I've been in four wrecks in my life, which I suspect is more than average. The first was when I was 16, and my buddy Jerm flipped a car on 9th Street in Henryetta right in front of Dr. Sellers' house. We got out of the old beater and chuckled because neither of us was hurt badly. Besides, I think the car had belonged to his brother.
The second was when I was 23 in Paris, Texas, and it was a mere fender-bender, which frankly should have resulted in both of us getting a hefty ticket for just stupid driving.
The third was a fender-bender in Dallas when a 22-year-old chick, late to wedding rehearsal, ran a red light at Lemmon and 75, slamming into the front of my 2001 Mitsubishi Galant.
The fourth was just two weeks later, in Highland Park, days after my dad had died (so I was in a fog) and the day after I got the car back from the shop. I was turning left from a parking lot onto Preston Road, and going about 10 mph, I touched this pregnant woman's SUV. It tipped over, and she started bleeding, and I thought, "Holy mother of Mary, I've killed this woman's unborn babies."

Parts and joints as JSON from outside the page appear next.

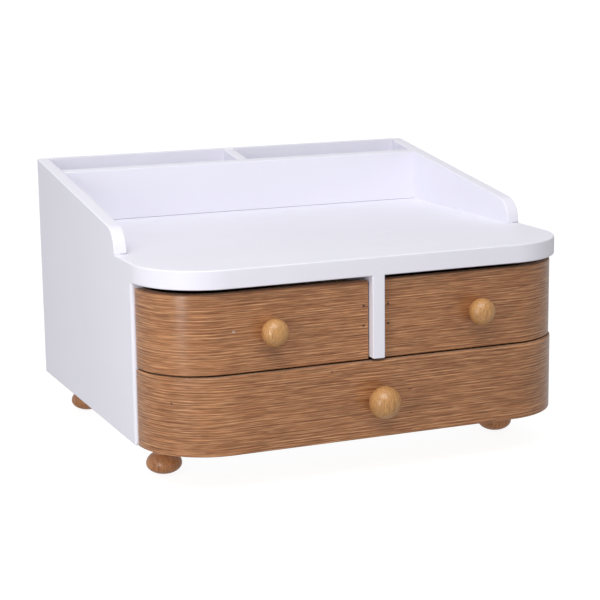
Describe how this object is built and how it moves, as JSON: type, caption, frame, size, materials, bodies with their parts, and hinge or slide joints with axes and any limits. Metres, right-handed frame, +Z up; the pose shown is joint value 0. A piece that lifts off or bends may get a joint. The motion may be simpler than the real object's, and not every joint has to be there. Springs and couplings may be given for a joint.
{
  "type": "desk organizer",
  "caption": "White desk organizer with a raised-back tray, divided rear compartments, rounded wood-fronted drawers with ball knobs and turned feet.",
  "frame": {"origin": "on the floor, under the middle of the whole object, knobs included", "axes": "+X to the right as seen from the front, +Y to the back, +Z up"},
  "size_m": [0.34, 0.3316, 0.214],
  "materials": {
    "white_paint": "white satin paint on fibreboard",
    "veneer": "brown-stained, straight-grained veneer, satin lacquer",
    "drawer_wood": "pale plywood and solid wood, unfinished",
    "knob_wood": "honey-coloured turned wood, gloss lacquer",
    "foot_wood": "brown-stained turned wood, satin lacquer",
    "steel": "bright zinc-plated steel"
  },
  "bodies": {
    "case": {"left_side_panel": "white_paint", "right_side_panel": "white_paint", "top_board": "white_paint", "back_panel": "white_paint", "rear_partition": "white_paint", "compartment_divider": "white_paint", "drawer_divider": "white_paint", "middle_shelf": "white_paint", "bottom_board": "white_paint", "front_left_foot": "foot_wood", "front_right_foot": "foot_wood", "rear_left_foot": "foot_wood", "rear_right_foot": "foot_wood", "front_left_foot_screw": "steel", "front_right_foot_screw": "steel", "rear_left_foot_screw": "steel", "rear_right_foot_screw": "steel"},
    "upper_left_drawer": {"upper_left_drawer_front": "veneer", "upper_left_drawer_outer_wall": "drawer_wood", "upper_left_drawer_inner_wall": "drawer_wood", "upper_left_drawer_back_wall": "drawer_wood", "upper_left_drawer_bottom": "drawer_wood", "upper_left_drawer_corner_block": "drawer_wood", "upper_left_drawer_knob": "knob_wood", "upper_left_drawer_knob_screw": "steel", "upper_left_drawer_lower_brad": "steel", "upper_left_drawer_upper_brad": "steel"},
    "upper_right_drawer": {"upper_right_drawer_front": "veneer", "upper_right_drawer_outer_wall": "drawer_wood", "upper_right_drawer_inner_wall": "drawer_wood", "upper_right_drawer_back_wall": "drawer_wood", "upper_right_drawer_bottom": "drawer_wood", "upper_right_drawer_corner_block": "drawer_wood", "upper_right_drawer_knob": "knob_wood", "upper_right_drawer_knob_screw": "steel", "upper_right_drawer_lower_brad": "steel", "upper_right_drawer_upper_brad": "steel"},
    "lower_drawer": {"lower_drawer_front": "veneer", "lower_drawer_left_wall": "drawer_wood", "lower_drawer_right_wall": "drawer_wood", "lower_drawer_back_wall": "drawer_wood", "lower_drawer_bottom": "drawer_wood", "lower_drawer_left_corner_block": "drawer_wood", "lower_drawer_right_corner_block": "drawer_wood", "lower_drawer_knob": "knob_wood", "lower_drawer_knob_screw": "steel"}
  },
  "joints": [
    {"name": "upper_left_drawer_slide", "type": "slide", "parent": "case", "child": "upper_left_drawer", "axis": [0, -1, 0], "range_m": [0, 0.18]},
    {"name": "upper_right_drawer_slide", "type": "slide", "parent": "case", "child": "upper_right_drawer", "axis": [0, -1, 0], "range_m": [0, 0.18]},
    {"name": "lower_drawer_slide", "type": "slide", "parent": "case", "child": "lower_drawer", "axis": [0, -1, 0], "range_m": [0, 0.18]}
  ]
}
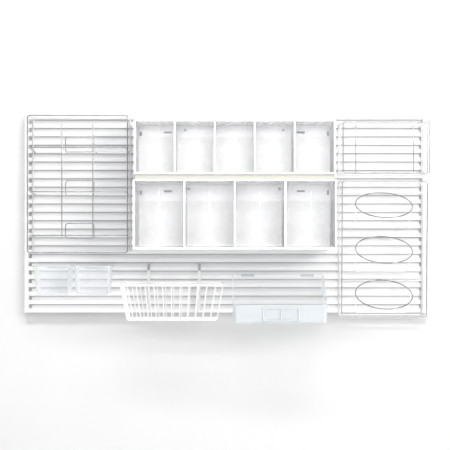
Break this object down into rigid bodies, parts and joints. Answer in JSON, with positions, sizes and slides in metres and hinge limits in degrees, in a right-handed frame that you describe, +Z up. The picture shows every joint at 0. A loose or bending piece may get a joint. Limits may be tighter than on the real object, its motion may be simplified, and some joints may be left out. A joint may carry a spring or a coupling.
{
  "type": "slat wall storage panel",
  "caption": "White horizontal-slat wall panel carrying tip-out clear bins, wire racks, a wire basket, small hang-on bins and a storage box.",
  "frame": {"origin": "middle of the rectangle of wall-screw holes, on the wall plane", "axes": "+X along the panel to the right seen from the front, +Y towards the wall, +Z up"},
  "size_m": [1.219, 0.2044, 0.6216],
  "materials": {
    "panel_paint": "semi-gloss white powder coat",
    "batten_wood": "planed pine",
    "zinc_steel": "zinc plated",
    "unit_white": "glossy white moulded plastic",
    "clear_plastic": "clear polystyrene",
    "frosted_plastic": "milky translucent polypropylene",
    "label_plastic": "pale grey moulded plastic",
    "bright_wire": "bright plated wire",
    "white_wire": "white dip coating"
  },
  "bodies": {
    "panel": {"back_sheet": "panel_paint", "slat_faces": "panel_paint", "slat_shelves": "panel_paint", "slat_webs": "panel_paint", "top_cap": "panel_paint", "side_trim_left": "panel_paint", "side_trim_right": "panel_paint", "wall_batten_left": "batten_wood", "wall_batten_right": "batten_wood", "batten_rivets": "zinc_steel", "upper_housing": "unit_white", "upper_dividers": "unit_white", "upper_hooks": "zinc_steel", "upper_lock_screws": "zinc_steel", "upper_lock_plates": "zinc_steel", "lower_housing": "unit_white", "lower_dividers": "unit_white", "lower_hooks": "zinc_steel", "lower_lock_screws": "zinc_steel", "lower_lock_plates": "zinc_steel"},
    "tier_rack": {"tier_front_frame": "bright_wire", "tier_back_frame": "bright_wire", "tier_side_wires": "bright_wire", "tier_front_rails": "bright_wire", "tier_uprights": "bright_wire", "tier_loops": "bright_wire", "tier_hooks": "bright_wire"},
    "shelf_rack": {"shelf_back_frame": "bright_wire", "shelf_front_frames": "bright_wire", "shelf_side_wires": "bright_wire", "shelf_uprights": "bright_wire", "shelf_hooks": "bright_wire"},
    "ring_rack": {"ring_back_frame": "bright_wire", "ring_front_frame": "bright_wire", "ring_side_wires": "bright_wire", "ring_top": "bright_wire", "ring_middle": "bright_wire", "ring_bottom": "bright_wire", "ring_feet": "bright_wire", "ring_hooks": "bright_wire"},
    "basket": {"basket_rim": "white_wire", "basket_front_wires": "white_wire", "basket_back_wires": "white_wire", "basket_side_wires": "white_wire", "basket_base_wires": "white_wire", "hanger_left": "white_wire", "hanger_right": "white_wire"},
    "storage_box": {"storage_box": "frosted_plastic", "label_frame": "label_plastic"},
    "small_bin_left": {"small_bin_left": "frosted_plastic"},
    "small_bin_right": {"small_bin_right": "frosted_plastic"},
    "upper_bin_1": {"upper_bin_1": "clear_plastic"},
    "upper_bin_2": {"upper_bin_2": "clear_plastic"},
    "upper_bin_3": {"upper_bin_3": "clear_plastic"},
    "upper_bin_4": {"upper_bin_4": "clear_plastic"},
    "upper_bin_5": {"upper_bin_5": "clear_plastic"},
    "lower_bin_1": {"lower_bin_1": "clear_plastic"},
    "lower_bin_2": {"lower_bin_2": "clear_plastic"},
    "lower_bin_3": {"lower_bin_3": "clear_plastic"},
    "lower_bin_4": {"lower_bin_4": "clear_plastic"}
  },
  "joints": [
    {"name": "upper_bin_1_tip", "type": "hinge", "parent": "panel", "child": "upper_bin_1", "pos_m": [-0.2063, -0.1517, 0.03665], "axis": [1, 0, 0], "range_deg": [0, 45]},
    {"name": "upper_bin_2_tip", "type": "hinge", "parent": "panel", "child": "upper_bin_2", "pos_m": [-0.0899, -0.1517, 0.03665], "axis": [1, 0, 0], "range_deg": [0, 45]},
    {"name": "upper_bin_3_tip", "type": "hinge", "parent": "panel", "child": "upper_bin_3", "pos_m": [0.0265, -0.1517, 0.03665], "axis": [1, 0, 0], "range_deg": [0, 45]},
    {"name": "upper_bin_4_tip", "type": "hinge", "parent": "panel", "child": "upper_bin_4", "pos_m": [0.1429, -0.1517, 0.03665], "axis": [1, 0, 0], "range_deg": [0, 45]},
    {"name": "upper_bin_5_tip", "type": "hinge", "parent": "panel", "child": "upper_bin_5", "pos_m": [0.2593, -0.1517, 0.03665], "axis": [1, 0, 0], "range_deg": [0, 45]},
    {"name": "lower_bin_1_tip", "type": "hinge", "parent": "panel", "child": "lower_bin_1", "pos_m": [-0.19175, -0.1867, -0.18035], "axis": [1, 0, 0], "range_deg": [0, 45]},
    {"name": "lower_bin_2_tip", "type": "hinge", "parent": "panel", "child": "lower_bin_2", "pos_m": [-0.04625, -0.1867, -0.18035], "axis": [1, 0, 0], "range_deg": [0, 45]},
    {"name": "lower_bin_3_tip", "type": "hinge", "parent": "panel", "child": "lower_bin_3", "pos_m": [0.09925, -0.1867, -0.18035], "axis": [1, 0, 0], "range_deg": [0, 45]},
    {"name": "lower_bin_4_tip", "type": "hinge", "parent": "panel", "child": "lower_bin_4", "pos_m": [0.24475, -0.1867, -0.18035], "axis": [1, 0, 0], "range_deg": [0, 45]},
    {"name": "tier_rack_lift", "type": "slide", "parent": "panel", "child": "tier_rack", "axis": [0, 0, 1], "range_m": [0, 0.01]},
    {"name": "shelf_rack_lift", "type": "slide", "parent": "panel", "child": "shelf_rack", "axis": [0, 0, 1], "range_m": [0, 0.01]},
    {"name": "ring_rack_lift", "type": "slide", "parent": "panel", "child": "ring_rack", "axis": [0, 0, 1], "range_m": [0, 0.01]},
    {"name": "basket_lift", "type": "slide", "parent": "panel", "child": "basket", "axis": [0, 0, 1], "range_m": [0, 0.01]},
    {"name": "storage_box_lift", "type": "slide", "parent": "panel", "child": "storage_box", "axis": [0, 0, 1], "range_m": [0, 0.01]},
    {"name": "small_bin_left_lift", "type": "slide", "parent": "panel", "child": "small_bin_left", "axis": [0, 0, 1], "range_m": [0, 0.01]},
    {"name": "small_bin_right_lift", "type": "slide", "parent": "panel", "child": "small_bin_right", "axis": [0, 0, 1], "range_m": [0, 0.01]}
  ]
}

Truth is, she was fine, and the babies were fine. But it should scare the heck out of any SUV driver that their vehicle tips over so easy. On the other hand, being able to see over everybody is actually quite the benefit, so there's some give and take there.
Bottom line: I'm not a perfect driver by any means. But, I'm here to tell you. You don't want to be in a fatality wreck, nor do you want to cause it, nor do you want to be close to somebody who was in it. I'm not saying this to state the obvious but to state a point based on my general observation that the majority of people must really believe this sort of tragedy could never happen to them because they drive like idiots.
Here's what's even scarier. If you have never been in a serious wreck or known somebody who has been in one, you're probably due just by the law of probability. Just imagine how you'd feel if that was your parent. Or your brother. Or your child.
It's devastating for them, and there are so many little things each of us can do to prevent it. They don't even cost money. They cost only a bit of time and thoughtfulness.